Wishful Thinking
- Author: Frederick Buechner
- Language: English
- Genre: Dictionary
- Publisher: Harper and Row, NY
- Publication date: 1973
- Preceded by: The Alphabet of Grace
- Followed by: The Faces of Jesus: a life story

= Wishful Thinking (book) =

Wishful Thinking: a theological ABC, reissued in 1993 as Wishful Thinking: a seeker’s ABC, is a collection of meditations on faith, Christianity, and theology by Frederick Buechner. It is the first of Buechner’s lexical trilogy, which includes Peculiar Treasures (1979) and Whistling in the Dark (1988). Published in 1973 by Harper and Row, Wishful Thinking is Buechner’s fourth non-fiction work.

== Composition ==
In his autobiographical work, Now and Then (1983), Buechner reveals that, as had been the case with several of his first non-fiction works, Wishful Thinking was inspired by his time as a teacher and chaplain at the Phillips Exeter Academy: a ‘respon[se] to my memories of teaching at Exeter’. He writes that ‘a great deal’ of his teaching ‘involved no more than simply trying to clarify the meaning of some of the great religious words’. This was necessary, he continues, because ‘many of the boys I taught had picked up what struck me as such distortions of those words that they seemed entirely justified in rejecting them’. It was from this need to educate by redefinition that produced the material that eventually became Wishful Thinking.

== Themes ==
Buechner’s definition of the term ‘Wishful Thinking’ in the book reveals a number of its themes. ‘Christianity is mainly wishful thinking’, he writes: ‘Even the part about Judgement and Hell reflects the wish that somewhere the score is being kept’. As with many of Buechner’s works, central to Wishful Thinking is the mysterious nature of faith, the justifiableness of doubt, and the presence of God in the mundane. Additionally, however, the author also meditates on the possibility of faith; ‘Sometimes wishing is the wings the truth comes on’, he concludes: ‘sometimes the truth is what sets us wishing for it’. Jeffrey Munroe designates the work as 'more of an apologia for faith than [a] systematic theological statement'. Buechner scholar, Dale Brown, claims that Wishful Thinking is ‘nearly impossible to clarify’. Despite this, he notes that the book greatly ‘increased Buechner’s notoriety’, because many of its ‘tart definitions and theological turns’ were ‘excerpted in Reader’s Digest’.

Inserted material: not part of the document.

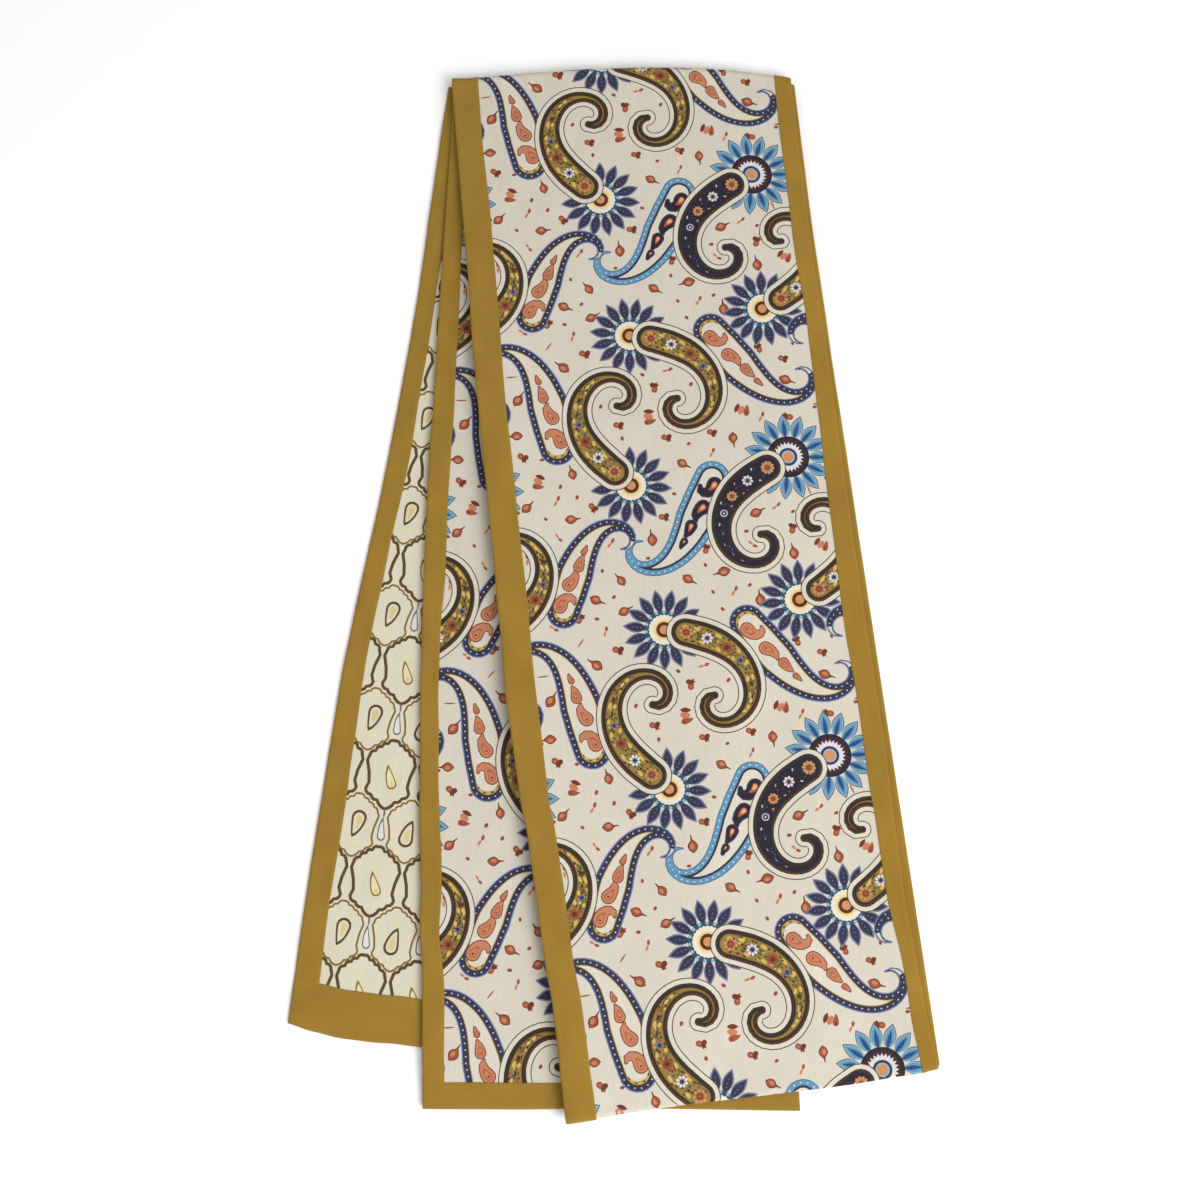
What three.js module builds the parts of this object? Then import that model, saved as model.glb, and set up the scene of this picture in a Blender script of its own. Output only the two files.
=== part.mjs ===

In his ‘Author’s Note’ at the opening of the volume, Buechner introduces Wishful Thinking as a ‘mongrel litter by Pascal’s Pensées, out of Voltaire’s Dictionnaire Philosophique, via The Devil’s Dictionary of Ambrose Bierce’. Buechner also lists C. S. Lewis, W. T. Stace, Paul Tillich, David H. C. Read, James Muilenberg, and Agnes Sanford as influential for the content of the volume. Dale Brown notes a particular continuity between Wishful Thinking and several of Buechner’s other works, writing that ‘many of the passages in The Alphabet of Grace and The Entrance to Porlock will actually show up in edited forms in Wishful Thinking’. Marjorie Casebier McCoy finds commonality in tone between the work and Buechner’s tetralogy, The Book of Bebb; she writes that the book is emblematic of ‘the Bebbsian whimsy that has grasped Buechner’, and that this ‘enabled him to revivify with angular insight and delightful humor notions that had become far too heavy to convey their “heavenly” meaning’.